Airglo is generated by less energy than is required for photo-dissociation and consequently the photo-disassociation frequencies have to be higher than those necessary to cause Airglo (Table 3 from Heicklen, 1976). Consequently they will be even further removed to higher frequencies than the Airglo frequencies (1.5*10^14 to 1.66*10^16 Hertz) which lie within the three 3*10^13 to 3*10^16 Bands and include part of the Micrometer and Infra–Red waves, Near Infra Red, Visible Light and Near Ultra Violet and Vacuum Ultraviolet rays (Table 5, Lide and Frederickse, 1995, Heicklen, 1976).

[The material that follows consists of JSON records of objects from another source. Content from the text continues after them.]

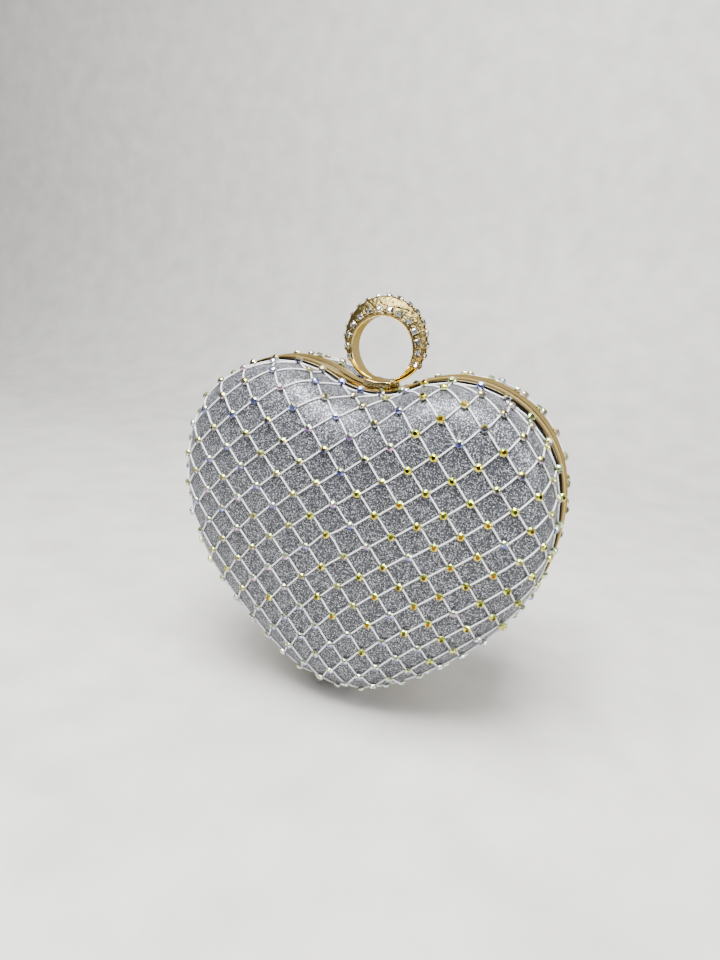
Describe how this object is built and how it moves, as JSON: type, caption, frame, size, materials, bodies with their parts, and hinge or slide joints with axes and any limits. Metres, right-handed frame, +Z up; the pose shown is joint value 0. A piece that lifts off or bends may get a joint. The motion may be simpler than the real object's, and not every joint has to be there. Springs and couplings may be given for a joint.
{
  "type": "heart evening clutch",
  "caption": "Heart shaped hard shell evening clutch in glitter cloth and jewelled netting, with a gilt hinged frame and a finger ring that works the clasp.",
  "frame": {"origin": "centre of the finger ring's hole, on the middle plane of the ring", "axes": "+X to the wearer's right of the front view, +Y from the front half to the back half, +Z up from the heart's tip to the ring"},
  "size_m": [0.151, 0.0788, 0.157],
  "materials": {
    "gilt": "polished light gold plate",
    "deep_gold": "polished deep gold plate",
    "steel": "bright steel",
    "shell_board": "moulded, plain",
    "glitter_cloth": "silver grey glitter cloth",
    "lining_cloth": "soft satin lining",
    "white_thread": "smooth white thread",
    "aurora_stone": "cut, foiled, coated so that its colour turns with the light",
    "crystal": "clear, cut, foiled"
  },
  "bodies": {
    "back_half": {"back_frame": "gilt", "back_shell": "shell_board", "back_cover": "glitter_cloth", "back_lining": "lining_cloth", "back_net": "white_thread", "back_border_cord": "white_thread", "back_net_stones": "aurora_stone", "back_edge_stones": "aurora_stone", "back_hinge_leaf": "gilt", "back_hinge_screws": "gilt", "hinge_pin": "steel", "clasp_bracket": "gilt", "clasp_pin": "steel", "clasp_spring": "steel"},
    "front_half": {"front_frame": "gilt", "front_shell": "shell_board", "front_cover": "glitter_cloth", "front_lining": "lining_cloth", "front_net": "white_thread", "front_border_cord": "white_thread", "front_net_stones": "aurora_stone", "front_edge_stones": "aurora_stone", "front_hinge_leaf": "gilt", "front_hinge_screws": "gilt", "catch_plate": "gilt"},
    "ring_clasp": {"ring_band": "gilt", "ring_base": "deep_gold", "ring_stones_front": "crystal", "ring_stones_crest": "crystal", "ring_stones_back": "crystal"}
  },
  "joints": [
    {"name": "lid_hinge", "type": "hinge", "parent": "back_half", "child": "front_half", "pos_m": [0, -0.0026, -0.13538], "axis": [1, 0, 0], "range_deg": [0, 100]},
    {"name": "ring_tilt", "type": "hinge", "parent": "back_half", "child": "ring_clasp", "pos_m": [0, 0.002, -0.01395], "axis": [-1, 0, 0], "range_deg": [0, 15], "stiffness_Nm_per_rad": 0.05, "springref_deg": -20.05}
  ]
}
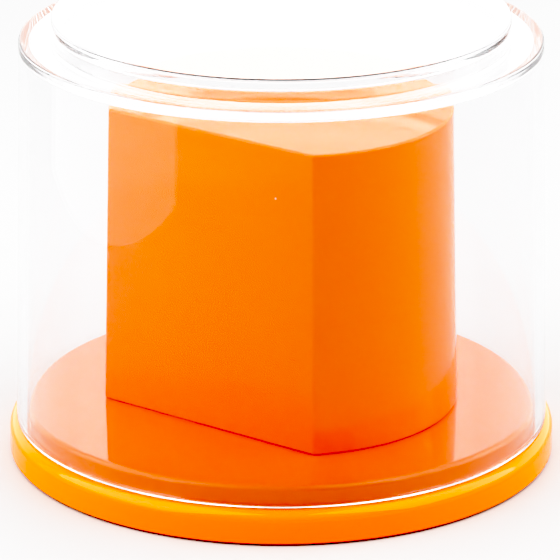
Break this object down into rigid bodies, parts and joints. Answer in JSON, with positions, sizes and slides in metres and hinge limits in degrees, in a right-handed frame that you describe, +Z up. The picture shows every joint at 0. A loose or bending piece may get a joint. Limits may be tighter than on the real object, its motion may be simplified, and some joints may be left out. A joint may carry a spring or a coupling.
{
  "type": "round display case",
  "caption": "Round display case for a wristwatch: flanged base, D-shaped pedestal with one flat, and a clear stepped lid that lifts straight off.",
  "frame": {"origin": "centre of the footprint, on the surface that the pads stand on", "axes": "+Z up along the axis of the base and lid; -Y is the front, which the pedestal's flat faces"},
  "size_m": [0.098, 0.098, 0.0805],
  "materials": {
    "orange_gloss": "high-gloss opaque orange moulding, faint haze and fine handling scratches",
    "clear_styrene": "water-clear moulded polystyrene, polished",
    "orange_satin": "fine satin underside",
    "zinc_plate": "bright zinc-plated steel screw",
    "pad_rubber": "soft matt black stick-on pad"
  },
  "bodies": {
    "stand": {"base": "orange_gloss", "pedestal": "orange_gloss", "pedestal_screw_1": "zinc_plate", "pedestal_screw_2": "zinc_plate", "pedestal_screw_3": "zinc_plate", "bottom_cover": "orange_satin", "foot_pad_1": "pad_rubber", "foot_pad_2": "pad_rubber", "foot_pad_3": "pad_rubber", "foot_pad_4": "pad_rubber"},
    "lid": {"lid": "clear_styrene"}
  },
  "joints": [
    {"name": "lid_lift", "type": "slide", "parent": "stand", "child": "lid", "axis": [0, 0, 1], "range_m": [0, 0.08]}
  ]
}
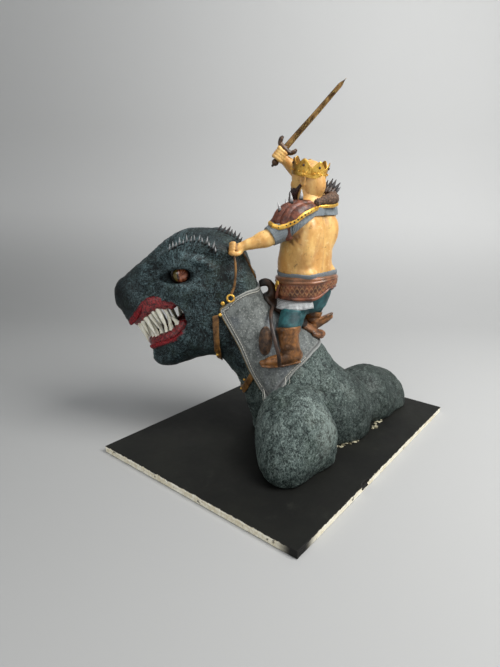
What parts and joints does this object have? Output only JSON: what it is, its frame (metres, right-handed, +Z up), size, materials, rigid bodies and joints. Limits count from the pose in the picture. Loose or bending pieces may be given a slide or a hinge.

The energy necessary to dissociate Oxygen (O₂), NO-O, HO (Meinel bands), Na D(Doublet) and N (1), between 40 and 100 km altitude in the atmosphere is greater than the Airglo frequencies, which are some 11 million to 1.224 billion times higher in frequency than the Methane Destruction Frequency of 13.56*10^6 Hertz (Tables 3,4 and 5). Consequently the chances of the 13.56 MHz Methane Destruction Frequency generating any hazardous chemicals in the atmosphere is very low to zero.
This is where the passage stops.